The English-language daily The Nation predicted in November that Pheu Thai and its allies may secure 220 seats in the lower house, giving it the largest share but falling short of a majority. It forecast that Palang Pracharat will take 80 seats, while the Democrats are expected to win 100 seats. The rest are likely to be divided among smaller parties.
The official results of a vote on Feb. 24, if held on that day, would be announced by April 25. Before the first session of parliament, which must convene by May 9, the parties are expected to hold talks on forming a majority coalition in the lower house. Parties may try to persuade rivals to defect to their side.
After that, things may become tricky. To create a stable government, one party or a coalition needs to hold both a lower house majority and the prime ministership. But the provisional constitution requires that the prime minister win a majority of the combined membership of the upper and lower houses.

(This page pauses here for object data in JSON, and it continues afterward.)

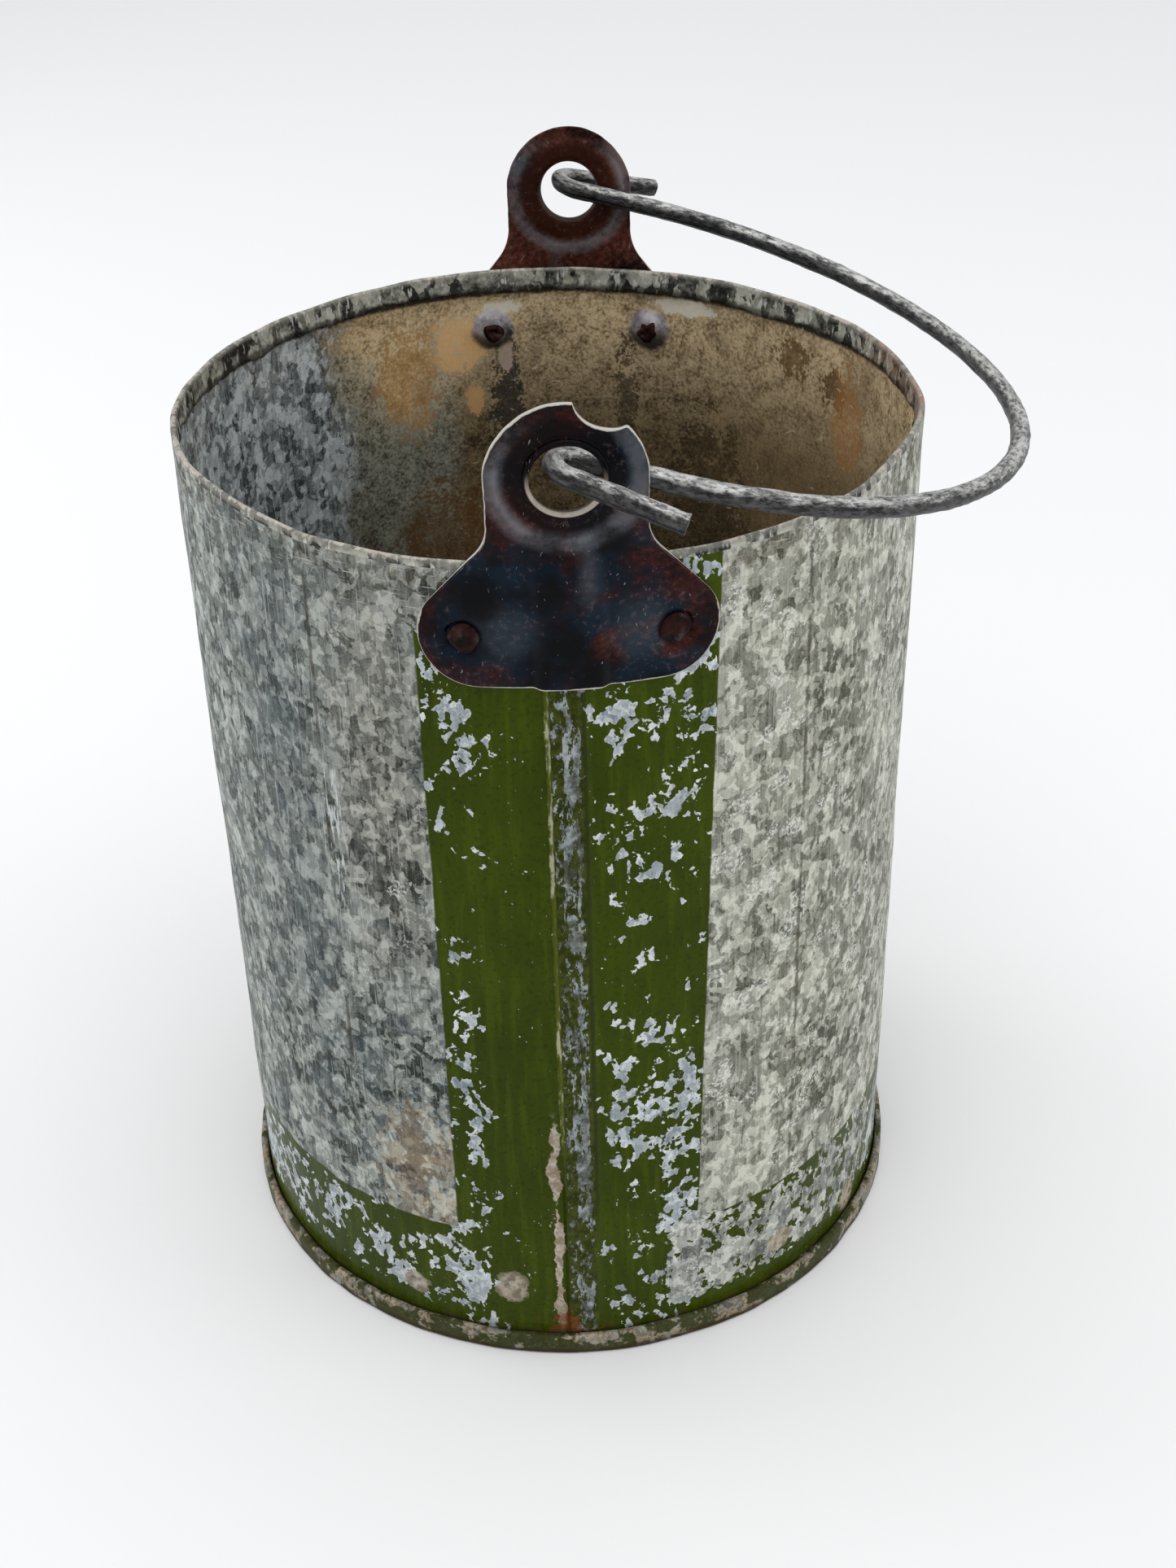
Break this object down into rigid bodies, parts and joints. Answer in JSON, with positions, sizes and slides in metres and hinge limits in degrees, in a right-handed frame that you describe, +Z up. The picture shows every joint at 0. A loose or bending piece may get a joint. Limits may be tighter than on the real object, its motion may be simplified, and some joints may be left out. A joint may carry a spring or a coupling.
{
  "type": "milk pail",
  "caption": "Straight-sided galvanised sheet-steel pail with a double-seamed foot, riveted ears and a hinged wire bail.",
  "frame": {"origin": "centre of the foot's underside, on the ground", "axes": "+Z up along the body's axis, -Y towards the lock seam and the notched ear, +X the side the bail leans to"},
  "size_m": [0.2269, 0.2348, 0.2943],
  "materials": {
    "galvanised_painted": "weathered galvanised steel with worn olive-green gloss paint bands",
    "galvanised_foot": "worn galvanised steel with remains of olive-green paint",
    "ear_steel": "dark brown oxidised steel with worn bright edges",
    "rivet_steel": "dark oxidised steel",
    "bail_wire": "pitted dark grey steel wire"
  },
  "bodies": {
    "pail": {"body_shell": "galvanised_painted", "bottom_pan": "galvanised_foot", "front_ear": "ear_steel", "rear_ear": "ear_steel", "front_rivet_left": "rivet_steel", "front_rivet_right": "rivet_steel", "rear_rivet_left": "rivet_steel", "rear_rivet_right": "rivet_steel"},
    "bail": {"bail": "bail_wire"}
  },
  "joints": [
    {"name": "bail_swing", "type": "hinge", "parent": "pail", "child": "bail", "pos_m": [0.00355, 0, 0.2791], "axis": [0, -1, 0], "range_deg": [-13, 226]}
  ]
}
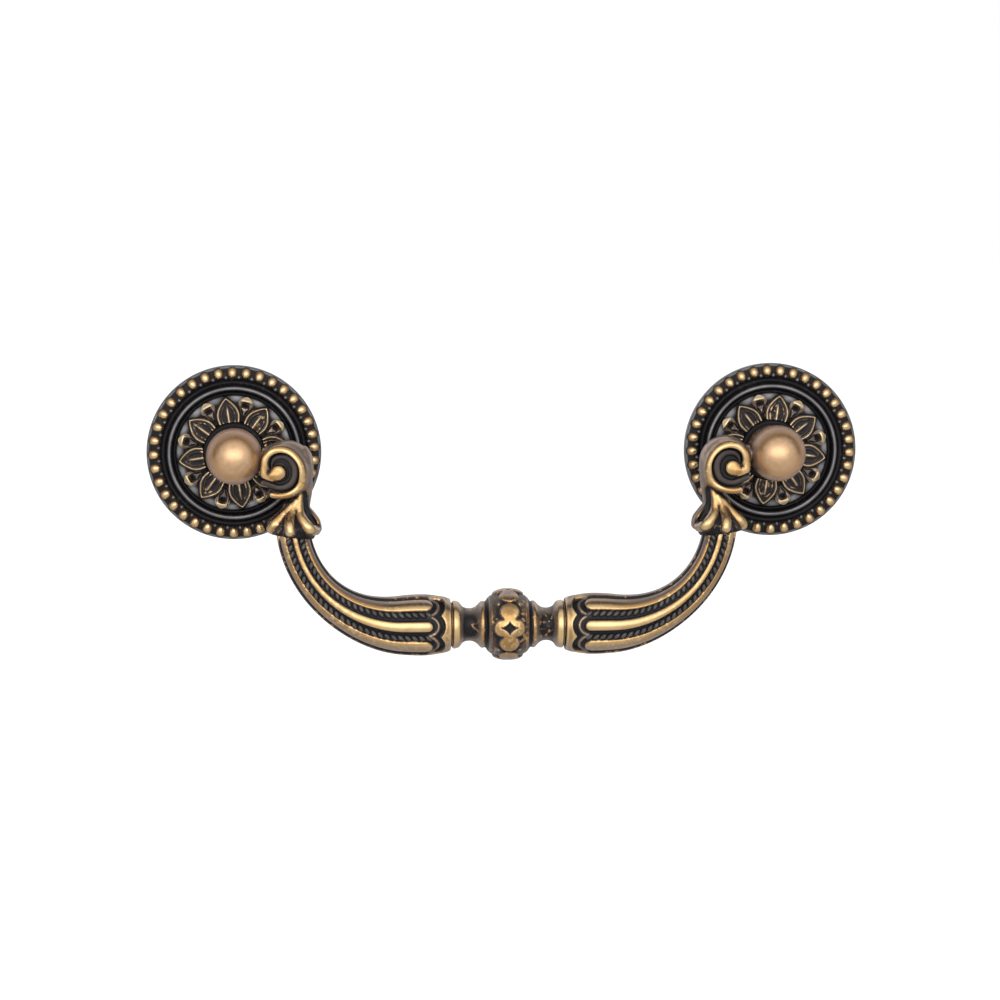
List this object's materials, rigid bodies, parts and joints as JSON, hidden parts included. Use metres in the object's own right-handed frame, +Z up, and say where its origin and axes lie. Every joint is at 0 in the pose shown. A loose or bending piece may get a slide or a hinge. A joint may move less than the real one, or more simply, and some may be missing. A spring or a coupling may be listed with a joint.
{
  "type": "drop pull",
  "caption": "Drop pull with a reeded, scroll-ended bail that swings on pins between ball-headed posts on round beaded rosettes.",
  "frame": {"origin": "midway between the two screw holes, on the plane of the rosettes' backs", "axes": "X from the left post to the right post as seen from the front, +Z up as fitted on a drawer front, front towards -Y"},
  "size_m": [0.127, 0.0168, 0.0518],
  "materials": {
    "rosette": "antique",
    "post": "satin antique",
    "bail": "antique",
    "pin": "satin"
  },
  "bodies": {
    "mounted": {"rosette_left": "rosette", "rosette_right": "rosette", "post_left": "post", "post_right": "post"},
    "bail": {"bail": "bail", "pivot_pin_left": "pin", "pivot_pin_right": "pin"}
  },
  "joints": [
    {"name": "bail_swing", "type": "hinge", "parent": "mounted", "child": "bail", "pos_m": [0, -0.0105, 0], "axis": [-1, 0, 0], "range_deg": [-6, 186]}
  ]
}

That translates to at least 376 out of 750 seats.
Palang Pracharat could achieve this simply by managing to form a majority coalition of 251 members or more in the lower house, given that it has, in effect, complete control of the upper house. For anti-junta groups to form a stable government, they must control 376 members, all from the lower house — a very tall order.
With 126 seats in the lower house, pro-junta groups may have enough votes to select the prime minister, with the help of the upper house. Under this scenario, an anti-junta coalition could control the lower house. If such a deadlock comes to pass, more political unrest may follow.